» GOAL: Restate the records in their entirety, word for word.

» DATA LINES:
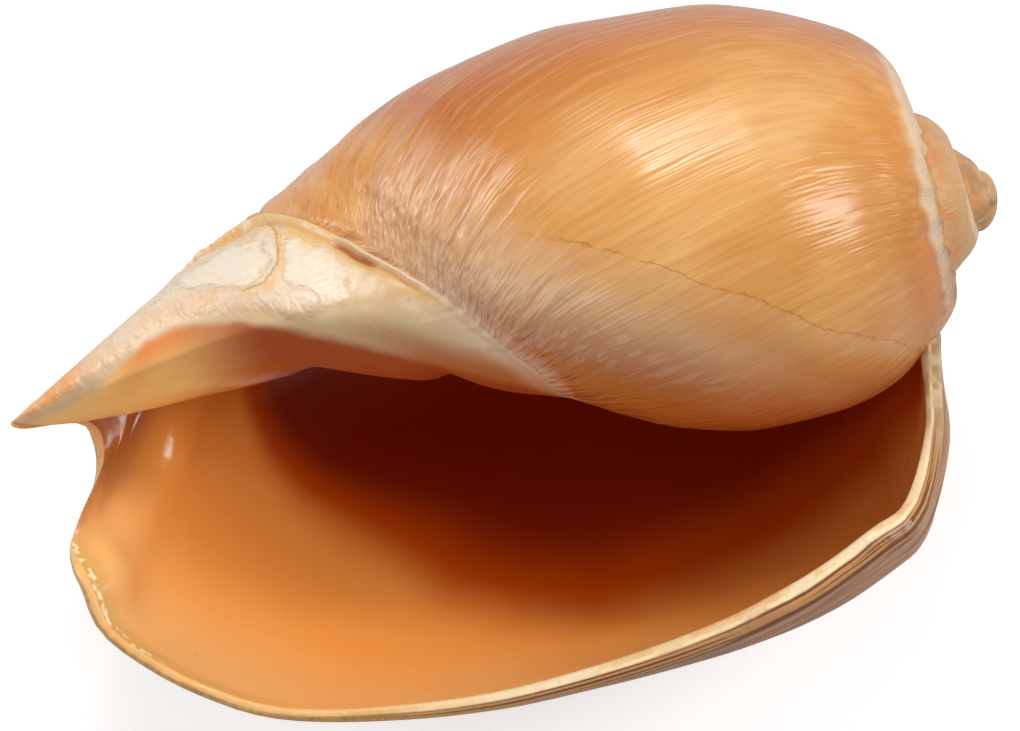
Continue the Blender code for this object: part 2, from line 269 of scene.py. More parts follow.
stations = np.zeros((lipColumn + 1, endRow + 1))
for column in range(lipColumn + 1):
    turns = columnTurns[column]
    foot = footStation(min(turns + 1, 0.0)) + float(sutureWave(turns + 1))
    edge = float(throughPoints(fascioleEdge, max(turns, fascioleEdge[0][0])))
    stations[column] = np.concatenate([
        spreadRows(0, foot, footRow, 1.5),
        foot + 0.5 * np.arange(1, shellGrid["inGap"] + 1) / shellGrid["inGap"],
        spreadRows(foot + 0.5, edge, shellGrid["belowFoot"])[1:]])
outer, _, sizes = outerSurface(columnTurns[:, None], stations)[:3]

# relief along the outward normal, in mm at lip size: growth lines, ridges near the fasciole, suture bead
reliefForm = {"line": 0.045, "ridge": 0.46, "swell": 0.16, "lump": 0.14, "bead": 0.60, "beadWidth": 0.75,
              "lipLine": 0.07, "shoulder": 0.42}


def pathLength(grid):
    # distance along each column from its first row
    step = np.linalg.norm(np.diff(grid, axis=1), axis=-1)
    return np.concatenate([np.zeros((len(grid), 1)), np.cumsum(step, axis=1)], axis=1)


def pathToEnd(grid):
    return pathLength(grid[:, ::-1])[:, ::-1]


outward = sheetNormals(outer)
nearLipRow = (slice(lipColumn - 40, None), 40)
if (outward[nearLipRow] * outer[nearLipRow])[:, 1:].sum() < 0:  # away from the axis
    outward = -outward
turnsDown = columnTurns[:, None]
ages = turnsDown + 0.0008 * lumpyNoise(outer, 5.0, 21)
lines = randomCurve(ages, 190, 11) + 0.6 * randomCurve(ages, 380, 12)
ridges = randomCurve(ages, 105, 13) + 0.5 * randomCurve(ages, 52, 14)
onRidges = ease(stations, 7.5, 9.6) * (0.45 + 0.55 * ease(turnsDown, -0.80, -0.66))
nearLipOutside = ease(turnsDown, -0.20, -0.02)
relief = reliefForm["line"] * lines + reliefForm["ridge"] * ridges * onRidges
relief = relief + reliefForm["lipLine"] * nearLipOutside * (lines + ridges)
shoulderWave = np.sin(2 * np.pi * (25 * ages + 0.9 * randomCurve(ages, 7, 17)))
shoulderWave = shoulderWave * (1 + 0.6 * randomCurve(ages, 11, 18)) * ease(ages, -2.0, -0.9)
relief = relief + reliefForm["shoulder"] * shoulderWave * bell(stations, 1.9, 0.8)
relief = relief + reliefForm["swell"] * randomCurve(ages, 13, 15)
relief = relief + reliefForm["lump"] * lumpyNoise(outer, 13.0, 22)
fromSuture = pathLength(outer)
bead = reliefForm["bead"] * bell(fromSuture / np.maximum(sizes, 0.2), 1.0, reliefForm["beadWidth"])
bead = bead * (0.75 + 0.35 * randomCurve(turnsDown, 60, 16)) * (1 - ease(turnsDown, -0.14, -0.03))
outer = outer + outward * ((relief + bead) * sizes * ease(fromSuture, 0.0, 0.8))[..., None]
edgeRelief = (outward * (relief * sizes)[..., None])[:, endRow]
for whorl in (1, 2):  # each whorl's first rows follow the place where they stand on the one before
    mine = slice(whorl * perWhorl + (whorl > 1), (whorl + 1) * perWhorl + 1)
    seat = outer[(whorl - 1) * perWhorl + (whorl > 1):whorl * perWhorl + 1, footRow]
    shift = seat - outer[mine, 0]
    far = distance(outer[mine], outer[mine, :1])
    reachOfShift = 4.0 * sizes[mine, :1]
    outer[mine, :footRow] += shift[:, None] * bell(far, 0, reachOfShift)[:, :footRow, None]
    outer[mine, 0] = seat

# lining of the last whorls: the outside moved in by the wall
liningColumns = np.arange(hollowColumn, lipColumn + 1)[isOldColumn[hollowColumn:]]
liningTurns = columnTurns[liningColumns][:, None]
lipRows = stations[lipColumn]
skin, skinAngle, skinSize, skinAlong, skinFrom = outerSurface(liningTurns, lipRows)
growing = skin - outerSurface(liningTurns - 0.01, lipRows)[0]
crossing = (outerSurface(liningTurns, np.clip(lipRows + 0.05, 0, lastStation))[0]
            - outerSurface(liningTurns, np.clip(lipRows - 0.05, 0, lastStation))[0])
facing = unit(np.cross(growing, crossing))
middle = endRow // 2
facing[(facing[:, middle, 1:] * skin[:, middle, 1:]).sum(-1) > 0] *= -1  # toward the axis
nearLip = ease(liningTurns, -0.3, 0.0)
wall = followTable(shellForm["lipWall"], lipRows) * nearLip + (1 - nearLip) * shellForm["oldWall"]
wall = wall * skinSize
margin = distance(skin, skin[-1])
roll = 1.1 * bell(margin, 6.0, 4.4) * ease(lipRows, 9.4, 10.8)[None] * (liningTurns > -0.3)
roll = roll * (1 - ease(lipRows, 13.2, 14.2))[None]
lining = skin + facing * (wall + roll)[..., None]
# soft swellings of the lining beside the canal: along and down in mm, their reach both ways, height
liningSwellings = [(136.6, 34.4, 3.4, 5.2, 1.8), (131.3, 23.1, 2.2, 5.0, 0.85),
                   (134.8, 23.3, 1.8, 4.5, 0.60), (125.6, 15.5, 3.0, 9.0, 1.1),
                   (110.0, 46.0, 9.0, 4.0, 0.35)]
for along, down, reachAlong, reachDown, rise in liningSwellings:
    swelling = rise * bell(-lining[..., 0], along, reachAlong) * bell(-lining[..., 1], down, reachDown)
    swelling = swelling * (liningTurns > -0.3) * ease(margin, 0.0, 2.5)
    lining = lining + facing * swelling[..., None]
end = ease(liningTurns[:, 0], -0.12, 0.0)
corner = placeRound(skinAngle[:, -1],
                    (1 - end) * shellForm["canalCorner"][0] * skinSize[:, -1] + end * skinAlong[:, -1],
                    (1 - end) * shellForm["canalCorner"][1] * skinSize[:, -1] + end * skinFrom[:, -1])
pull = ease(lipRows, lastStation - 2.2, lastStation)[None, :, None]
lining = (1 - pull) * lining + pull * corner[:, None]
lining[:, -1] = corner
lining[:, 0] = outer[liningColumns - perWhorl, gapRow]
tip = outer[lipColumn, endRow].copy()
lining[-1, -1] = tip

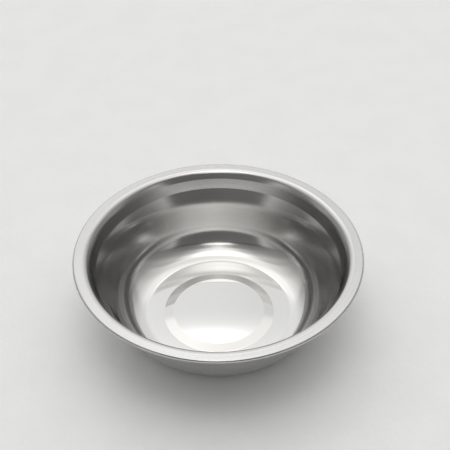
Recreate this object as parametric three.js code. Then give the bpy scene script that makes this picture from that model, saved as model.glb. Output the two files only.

» TASK ANSWER:
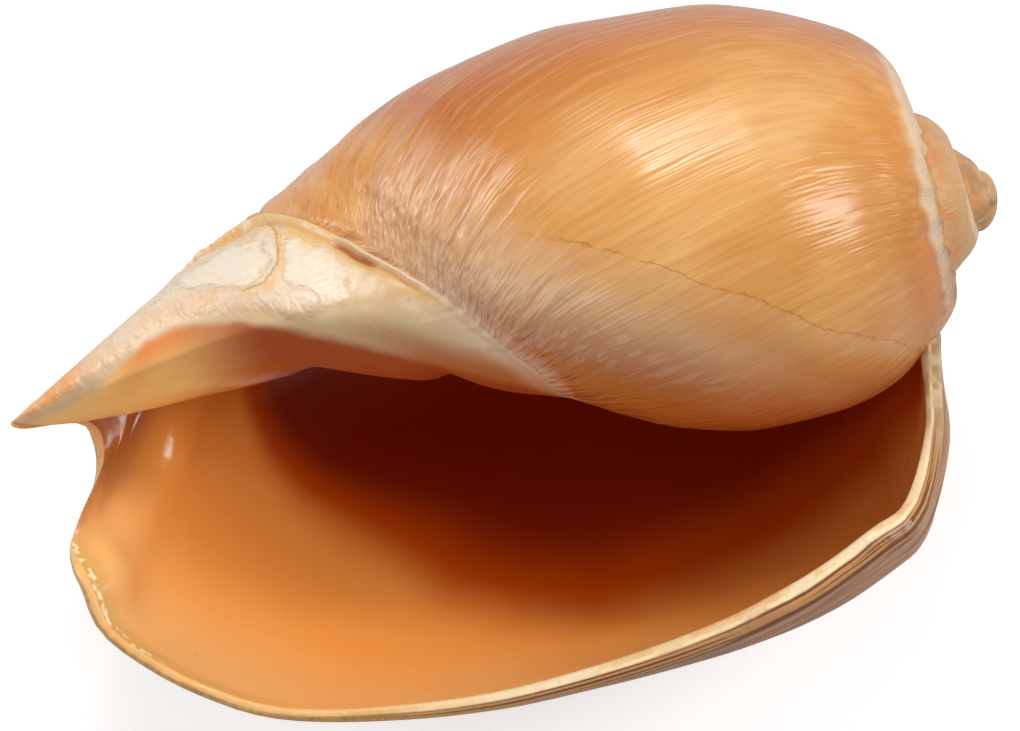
Continue the Blender code for this object: part 2, from line 269 of scene.py. More parts follow.
stations = np.zeros((lipColumn + 1, endRow + 1))
for column in range(lipColumn + 1):
    turns = columnTurns[column]
    foot = footStation(min(turns + 1, 0.0)) + float(sutureWave(turns + 1))
    edge = float(throughPoints(fascioleEdge, max(turns, fascioleEdge[0][0])))
    stations[column] = np.concatenate([
        spreadRows(0, foot, footRow, 1.5),
        foot + 0.5 * np.arange(1, shellGrid["inGap"] + 1) / shellGrid["inGap"],
        spreadRows(foot + 0.5, edge, shellGrid["belowFoot"])[1:]])
outer, _, sizes = outerSurface(columnTurns[:, None], stations)[:3]

# relief along the outward normal, in mm at lip size: growth lines, ridges near the fasciole, suture bead
reliefForm = {"line": 0.045, "ridge": 0.46, "swell": 0.16, "lump": 0.14, "bead": 0.60, "beadWidth": 0.75,
              "lipLine": 0.07, "shoulder": 0.42}


def pathLength(grid):
    # distance along each column from its first row
    step = np.linalg.norm(np.diff(grid, axis=1), axis=-1)
    return np.concatenate([np.zeros((len(grid), 1)), np.cumsum(step, axis=1)], axis=1)


def pathToEnd(grid):
    return pathLength(grid[:, ::-1])[:, ::-1]


outward = sheetNormals(outer)
nearLipRow = (slice(lipColumn - 40, None), 40)
if (outward[nearLipRow] * outer[nearLipRow])[:, 1:].sum() < 0:  # away from the axis
    outward = -outward
turnsDown = columnTurns[:, None]
ages = turnsDown + 0.0008 * lumpyNoise(outer, 5.0, 21)
lines = randomCurve(ages, 190, 11) + 0.6 * randomCurve(ages, 380, 12)
ridges = randomCurve(ages, 105, 13) + 0.5 * randomCurve(ages, 52, 14)
onRidges = ease(stations, 7.5, 9.6) * (0.45 + 0.55 * ease(turnsDown, -0.80, -0.66))
nearLipOutside = ease(turnsDown, -0.20, -0.02)
relief = reliefForm["line"] * lines + reliefForm["ridge"] * ridges * onRidges
relief = relief + reliefForm["lipLine"] * nearLipOutside * (lines + ridges)
shoulderWave = np.sin(2 * np.pi * (25 * ages + 0.9 * randomCurve(ages, 7, 17)))
shoulderWave = shoulderWave * (1 + 0.6 * randomCurve(ages, 11, 18)) * ease(ages, -2.0, -0.9)
relief = relief + reliefForm["shoulder"] * shoulderWave * bell(stations, 1.9, 0.8)
relief = relief + reliefForm["swell"] * randomCurve(ages, 13, 15)
relief = relief + reliefForm["lump"] * lumpyNoise(outer, 13.0, 22)
fromSuture = pathLength(outer)
bead = reliefForm["bead"] * bell(fromSuture / np.maximum(sizes, 0.2), 1.0, reliefForm["beadWidth"])
bead = bead * (0.75 + 0.35 * randomCurve(turnsDown, 60, 16)) * (1 - ease(turnsDown, -0.14, -0.03))
outer = outer + outward * ((relief + bead) * sizes * ease(fromSuture, 0.0, 0.8))[..., None]
edgeRelief = (outward * (relief * sizes)[..., None])[:, endRow]
for whorl in (1, 2):  # each whorl's first rows follow the place where they stand on the one before
    mine = slice(whorl * perWhorl + (whorl > 1), (whorl + 1) * perWhorl + 1)
    seat = outer[(whorl - 1) * perWhorl + (whorl > 1):whorl * perWhorl + 1, footRow]
    shift = seat - outer[mine, 0]
    far = distance(outer[mine], outer[mine, :1])
    reachOfShift = 4.0 * sizes[mine, :1]
    outer[mine, :footRow] += shift[:, None] * bell(far, 0, reachOfShift)[:, :footRow, None]
    outer[mine, 0] = seat

# lining of the last whorls: the outside moved in by the wall
liningColumns = np.arange(hollowColumn, lipColumn + 1)[isOldColumn[hollowColumn:]]
liningTurns = columnTurns[liningColumns][:, None]
lipRows = stations[lipColumn]
skin, skinAngle, skinSize, skinAlong, skinFrom = outerSurface(liningTurns, lipRows)
growing = skin - outerSurface(liningTurns - 0.01, lipRows)[0]
crossing = (outerSurface(liningTurns, np.clip(lipRows + 0.05, 0, lastStation))[0]
            - outerSurface(liningTurns, np.clip(lipRows - 0.05, 0, lastStation))[0])
facing = unit(np.cross(growing, crossing))
middle = endRow // 2
facing[(facing[:, middle, 1:] * skin[:, middle, 1:]).sum(-1) > 0] *= -1  # toward the axis
nearLip = ease(liningTurns, -0.3, 0.0)
wall = followTable(shellForm["lipWall"], lipRows) * nearLip + (1 - nearLip) * shellForm["oldWall"]
wall = wall * skinSize
margin = distance(skin, skin[-1])
roll = 1.1 * bell(margin, 6.0, 4.4) * ease(lipRows, 9.4, 10.8)[None] * (liningTurns > -0.3)
roll = roll * (1 - ease(lipRows, 13.2, 14.2))[None]
lining = skin + facing * (wall + roll)[..., None]
# soft swellings of the lining beside the canal: along and down in mm, their reach both ways, height
liningSwellings = [(136.6, 34.4, 3.4, 5.2, 1.8), (131.3, 23.1, 2.2, 5.0, 0.85),
                   (134.8, 23.3, 1.8, 4.5, 0.60), (125.6, 15.5, 3.0, 9.0, 1.1),
                   (110.0, 46.0, 9.0, 4.0, 0.35)]
for along, down, reachAlong, reachDown, rise in liningSwellings:
    swelling = rise * bell(-lining[..., 0], along, reachAlong) * bell(-lining[..., 1], down, reachDown)
    swelling = swelling * (liningTurns > -0.3) * ease(margin, 0.0, 2.5)
    lining = lining + facing * swelling[..., None]
end = ease(liningTurns[:, 0], -0.12, 0.0)
corner = placeRound(skinAngle[:, -1],
                    (1 - end) * shellForm["canalCorner"][0] * skinSize[:, -1] + end * skinAlong[:, -1],
                    (1 - end) * shellForm["canalCorner"][1] * skinSize[:, -1] + end * skinFrom[:, -1])
pull = ease(lipRows, lastStation - 2.2, lastStation)[None, :, None]
lining = (1 - pull) * lining + pull * corner[:, None]
lining[:, -1] = corner
lining[:, 0] = outer[liningColumns - perWhorl, gapRow]
tip = outer[lipColumn, endRow].copy()
lining[-1, -1] = tip

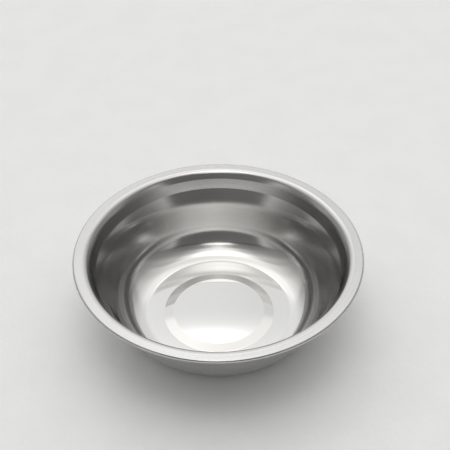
Recreate this object as parametric three.js code. Then give the bpy scene script that makes this picture from that model, saved as model.glb. Output the two files only.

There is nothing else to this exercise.